[Rows from a 3D modeling dataset]
⁂

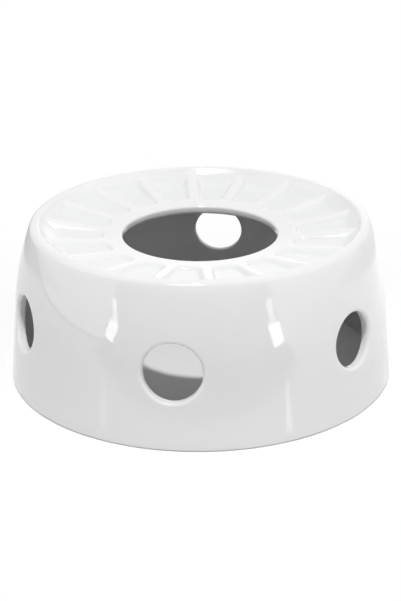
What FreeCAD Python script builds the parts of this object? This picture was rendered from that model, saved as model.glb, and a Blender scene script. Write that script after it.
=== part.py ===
"""Teapot warmer: one cast porcelain body that stands over a tea light.

A flared skirt wall carries a dished top. Round air vents go through the wall,
and flat-floored flutes with raised ribs between them lead from the smooth
collar round the mouth out to a raised rim. The body is open below and rests
on its foot ring.

Frame: millimetres, +Z up, origin at the centre of the foot ring on the table,
one vent facing -Y.
"""
import FreeCAD, Part
import math
import os

import Sketcher
from FreeCAD import Vector

# The body's label, which is also its file's name
NODE = "warmer_body"

# Lengths in millimetres that differ by less than this count as equal
NEAR = 0.01

# Places tried along an edge to tell where it runs
SAMPLES = 5

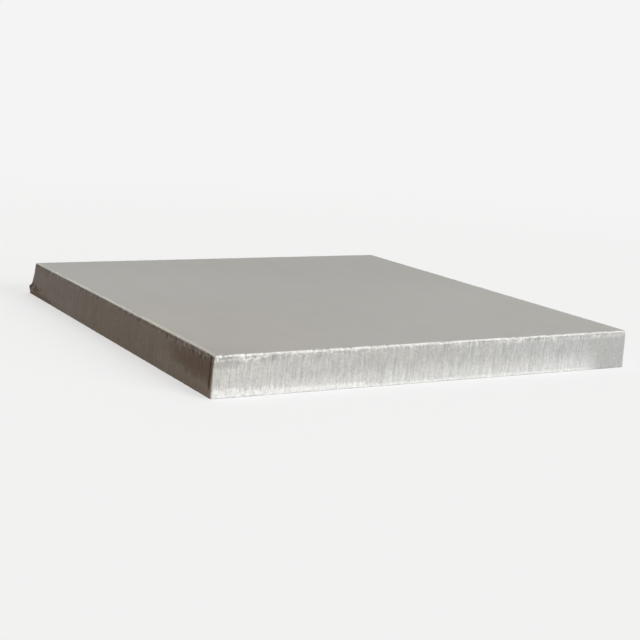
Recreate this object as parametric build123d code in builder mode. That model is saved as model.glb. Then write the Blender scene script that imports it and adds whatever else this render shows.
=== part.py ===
"""Bare board of pressed microporous insulation, sawn on all four edges and lying flat.

The board is one block of pressed mineral powder with a smooth pressed face above and below.
Its four edges are saw cuts, scored by shallow marks that run from face to face and lean a little.
The saw leaned on the left edge, so the foot of that edge stands out.
At the back left corner the board broke before the saw was through. It left a spur of board that
tapers off along the back edge, with a crumb at its shoulder.
The sharp edges of the pressed faces are worn, and flaked around the front left corner.

X runs to the right along the front edge, Y to the back and Z up.
The origin is the middle of the lower pressed face, without the left edge's lean and the spur.
Lengths are in millimetres and angles in degrees.
"""

import os
from math import sin

from build123d import *

# Pressed board
BOARD_WIDTH = 300.0  # left to right, across the upper face
BOARD_DEPTH = 330.0  # front to back
BOARD_THICKNESS = 25.0
EDGE_WEAR = 0.6  # bevel worn along the edges of both pressed faces
CORNER_WEAR = 0.8  # radius worn on the two upright corners at the right
FLAKED_CORNER_WEAR = 1.5  # radius worn on the front left one, between the flakes
BROKEN_CORNER_WEAR = 2.6  # radius worn on the back left one, above the spur

# Saw cut edges
LEFT_CUT_LEAN = 1.2  # how far the foot of the left edge stands out
MARK_PITCH = 3.2  # average distance from one saw mark to the next
UNEVEN_SHARE = 0.45  # by how much of itself that distance comes and goes
MARK_RHYTHM = 2.4  # turn of the sine that varies it, in radians for each mark
MARK_WIDTH = 0.9
MARK_DEPTH = 0.3
MARK_ANGLE = 4.0  # from upright, in degrees
MARK_END = 1.6  # what a mark leaves plain above and below it
MARK_MARGIN = 4.5  # what the marks leave plain at each corner

# Spur at the back left corner, measured where it is fullest, at the left edge
SPUR_FOOT = 8.6  # how far its foot stands out behind the board
SPUR_SHOULDER = 5.5  # height of the upright part above the foot
SPUR_WAIST = 4.5  # how far it stands out where it starts to lean to the board
SPUR_WAIST_HEIGHT = 9.0
SPUR_START = 1.0  # from the upper face down to where it starts
SPUR_ROOT = 3.0  # how deep it is rooted in the board
SPUR_LENGTH = 48.0  # along the back edge
SPUR_SHARES = ((0.0, 1.0), (0.4, 0.62), (1.0, 0.24))  # of its length, and of its section there

# Crumb that clings to the spur's shoulder
CRUMB_RADIUS = 2.4
CRUMB_TIP = 0.4
CRUMB_LENGTH = 3.1
CRUMB_ROOT = 2.0  # how deep it is rooted in the shoulder

# Flakes broken from the two upper edges that meet at the front left corner
FLAKE_COUNT = 9  # along each edge
FLAKE_RADIUS = 3.2
FLAKE_BITE = 0.75  # depth of the flake next to the corner
FLAKE_FADE = 0.86  # each flake's depth as a share of the one before it
FLAKE_START = 3.6  # from the corner to the first flake
FLAKE_PITCH = 5.4
FLAKE_DROP = 1.4  # from the upper face down to a flake's middle

HALF_WIDTH = BOARD_WIDTH / 2
HALF_DEPTH = BOARD_DEPTH / 2
FOOT_LEFT = -HALF_WIDTH - LEFT_CUT_LEAN
LEFT_EDGE_HEIGHT = (BOARD_THICKNESS**2 + LEFT_CUT_LEAN**2) ** 0.5

# The cut edges, as planes that look outwards. Each has its own X along the edge and its own Y up
# the edge, and its origin is the middle of the edge's foot.
FRONT_CUT = Plane(origin=(0, -HALF_DEPTH, 0), x_dir=(1, 0, 0), z_dir=(0, -1, 0))
RIGHT_CUT = Plane(origin=(HALF_WIDTH, 0, 0), x_dir=(0, 1, 0), z_dir=(1, 0, 0))
BACK_CUT = Plane(origin=(0, HALF_DEPTH, 0), x_dir=(-1, 0, 0), z_dir=(0, 1, 0))
LEFT_CUT = Plane(
    origin=(FOOT_LEFT, 0, 0), x_dir=(0, -1, 0), z_dir=(-BOARD_THICKNESS, 0, LEFT_CUT_LEAN)
)


def mark_places(cut, height, start, end):
    """Places of the saw marks on a cut edge, unevenly spaced from start to end along it."""
    places = []
    along = start + MARK_MARGIN
    while along < end - MARK_MARGIN:
        places.append(cut.location * Location((along, height / 2, 0), (0, 0, -MARK_ANGLE)))
        along += MARK_PITCH * (1 + UNEVEN_SHARE * sin(MARK_RHYTHM * len(places)))
    return places


def flake_places(corner, along, outwards):
    """Middles of the flakes on an upper edge, which bite less the further they are from the corner."""
    places = []
    for i in range(FLAKE_COUNT):
        bite = FLAKE_BITE * FLAKE_FADE**i
        distance = FLAKE_START + FLAKE_PITCH * i
        middle = corner + along * distance + outwards * (FLAKE_RADIUS - bite)
        places.append(middle - Vector(0, 0, FLAKE_DROP))
    return places


# One saw mark: a shallow V that stands upright in a cut edge and opens on outside it
with BuildPart() as saw_mark:
    with BuildSketch(Plane.XZ):
        with BuildLine():
            Polyline(
                (0, -MARK_DEPTH), (MARK_WIDTH, MARK_DEPTH), (-MARK_WIDTH, MARK_DEPTH), close=True
            )
        make_face()
    extrude(amount=BOARD_THICKNESS / 2 - MARK_END, both=True)

# The spur: its broken section shrinks along the back edge until the board swallows it
spur_root = HALF_DEPTH - SPUR_ROOT
with BuildPart() as spur:
    for along, share in SPUR_SHARES:
        with BuildSketch(Plane.YZ.offset(FOOT_LEFT + SPUR_LENGTH * along)):
            with BuildLine():
                Polyline(
                    (spur_root, 0),
                    (spur_root + (SPUR_ROOT + SPUR_FOOT) * share, 0),
                    (spur_root + (SPUR_ROOT + SPUR_FOOT) * share, SPUR_SHOULDER * share),
                    (spur_root + (SPUR_ROOT + SPUR_WAIST) * share, SPUR_WAIST_HEIGHT * share),
                    (spur_root, (BOARD_THICKNESS - SPUR_START) * share),
                    close=True,
                )
            make_face()
    loft(ruled=True)
    split(bisect_by=LEFT_CUT, keep=Keep.BOTTOM)

# The crumb: a blunt peak that points away from the corner
with BuildPart() as crumb:
    shoulder_left = FOOT_LEFT + LEFT_CUT_LEAN * SPUR_SHOULDER / BOARD_THICKNESS
    shoulder = Plane(
        origin=(shoulder_left, HALF_DEPTH + SPUR_FOOT, SPUR_SHOULDER), z_dir=(-1, 1, 0)
    )
    with Locations(shoulder.offset(-CRUMB_ROOT).location):
        Cone(
            CRUMB_RADIUS,
            CRUMB_TIP,
            CRUMB_LENGTH,
            align=(Align.CENTER, Align.CENTER, Align.MIN),
        )

with BuildPart() as insulation_board:
    # The pressed block, whose section leans on the left
    with BuildSketch(Plane.XZ):
        with BuildLine():
            Polyline(
                (FOOT_LEFT, 0),
                (HALF_WIDTH, 0),
                (HALF_WIDTH, BOARD_THICKNESS),
                (-HALF_WIDTH, BOARD_THICKNESS),
                close=True,
            )
        make_face()
    extrude(amount=HALF_DEPTH, both=True)

    # Worn corners, and then the worn edges around both pressed faces
    pressed_faces = insulation_board.faces().sort_by(Axis.Z)
    outlines = pressed_faces[0].edges() + pressed_faces[-1].edges()
    corners = (insulation_board.edges() - outlines).sort_by(Axis.X)
    flaked_corner, broken_corner = corners[:2].sort_by(Axis.Y)
    fillet(corners[2:], radius=CORNER_WEAR)
    fillet(flaked_corner, radius=FLAKED_CORNER_WEAR)
    fillet(broken_corner, radius=BROKEN_CORNER_WEAR)
    pressed_faces = insulation_board.faces().sort_by(Axis.Z)
    chamfer(pressed_faces[0].edges() + pressed_faces[-1].edges(), length=EDGE_WEAR)

    # What the broken cut left standing
    add(spur.part)
    add(crumb.part)

    # Saw marks on the four cut edges, but not on the spur
    marks = mark_places(FRONT_CUT, BOARD_THICKNESS, -HALF_WIDTH, HALF_WIDTH)
    marks += mark_places(RIGHT_CUT, BOARD_THICKNESS, -HALF_DEPTH, HALF_DEPTH)
    marks += mark_places(BACK_CUT, BOARD_THICKNESS, -HALF_WIDTH, HALF_WIDTH - SPUR_LENGTH)
    marks += mark_places(LEFT_CUT, LEFT_EDGE_HEIGHT, -HALF_DEPTH, HALF_DEPTH)
    with Locations(*marks):
        add(saw_mark.part, mode=Mode.SUBTRACT)

    # Flakes around the front left corner
    flakes_start = Vector(-HALF_WIDTH, -HALF_DEPTH, BOARD_THICKNESS)
    flakes = flake_places(flakes_start, Vector(1, 0, 0), Vector(0, -1, 0))
    flakes += flake_places(flakes_start, Vector(0, 1, 0), Vector(-1, 0, 0))
    with Locations(*flakes):
        Sphere(FLAKE_RADIUS, mode=Mode.SUBTRACT)

insulation_board.part.label = "insulation_board"

os.makedirs("parts", exist_ok=True)
export_step(insulation_board.part, "parts/insulation_board.step")
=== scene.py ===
"""Looks of a bare microporous insulation board that lies on a pale floor.

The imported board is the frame. One surface, worked out here with numpy, stands for it: the pressed
block with its saw marks, its worn and flaked edges and its broken corner. Lengths are in metres.
"""

import math
from functools import reduce

import bpy
import numpy as np
from mathutils import Matrix, Vector


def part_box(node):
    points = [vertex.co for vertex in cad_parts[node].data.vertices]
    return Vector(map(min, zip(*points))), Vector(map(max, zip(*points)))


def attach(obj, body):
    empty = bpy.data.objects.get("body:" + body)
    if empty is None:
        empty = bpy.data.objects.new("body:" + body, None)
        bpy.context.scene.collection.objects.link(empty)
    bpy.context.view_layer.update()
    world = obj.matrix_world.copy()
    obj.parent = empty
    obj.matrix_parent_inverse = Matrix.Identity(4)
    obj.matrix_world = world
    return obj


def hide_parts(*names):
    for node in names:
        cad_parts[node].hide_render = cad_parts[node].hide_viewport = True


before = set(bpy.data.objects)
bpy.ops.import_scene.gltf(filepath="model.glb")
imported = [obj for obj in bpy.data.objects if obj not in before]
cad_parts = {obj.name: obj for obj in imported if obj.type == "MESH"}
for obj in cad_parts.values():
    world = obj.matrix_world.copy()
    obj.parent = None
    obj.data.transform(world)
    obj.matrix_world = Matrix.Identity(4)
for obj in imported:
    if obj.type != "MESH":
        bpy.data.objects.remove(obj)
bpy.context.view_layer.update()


# The pressed block. Fumed silica and opacifier are pressed dry into a rigid board, whose two
# pressed faces stay smooth and whose four edges are sawn afterwards. The outline runs from the
# front left corner to the right, round the right, back and left edges, and back to that corner.

mm = 0.001
low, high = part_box("insulation_board")
half_width = high.x
half_depth = -low.y
thickness = high.z
corner_wear = 0.8 * mm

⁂

* _WHAT TO DO_:
Everything from the line containing "# Flakes around the front left corner" down to the line containing "obj.matrix_world = world" should be repeated exactly, with both end lines kept and no other lines added.

* _ANSWER TO THE TASK_:
    # Flakes around the front left corner
    flakes_start = Vector(-HALF_WIDTH, -HALF_DEPTH, BOARD_THICKNESS)
    flakes = flake_places(flakes_start, Vector(1, 0, 0), Vector(0, -1, 0))
    flakes += flake_places(flakes_start, Vector(0, 1, 0), Vector(-1, 0, 0))
    with Locations(*flakes):
        Sphere(FLAKE_RADIUS, mode=Mode.SUBTRACT)

insulation_board.part.label = "insulation_board"

os.makedirs("parts", exist_ok=True)
export_step(insulation_board.part, "parts/insulation_board.step")
=== scene.py ===
"""Looks of a bare microporous insulation board that lies on a pale floor.

The imported board is the frame. One surface, worked out here with numpy, stands for it: the pressed
block with its saw marks, its worn and flaked edges and its broken corner. Lengths are in metres.
"""

import math
from functools import reduce

import bpy
import numpy as np
from mathutils import Matrix, Vector


def part_box(node):
    points = [vertex.co for vertex in cad_parts[node].data.vertices]
    return Vector(map(min, zip(*points))), Vector(map(max, zip(*points)))


def attach(obj, body):
    empty = bpy.data.objects.get("body:" + body)
    if empty is None:
        empty = bpy.data.objects.new("body:" + body, None)
        bpy.context.scene.collection.objects.link(empty)
    bpy.context.view_layer.update()
    world = obj.matrix_world.copy()
    obj.parent = empty
    obj.matrix_parent_inverse = Matrix.Identity(4)
    obj.matrix_world = world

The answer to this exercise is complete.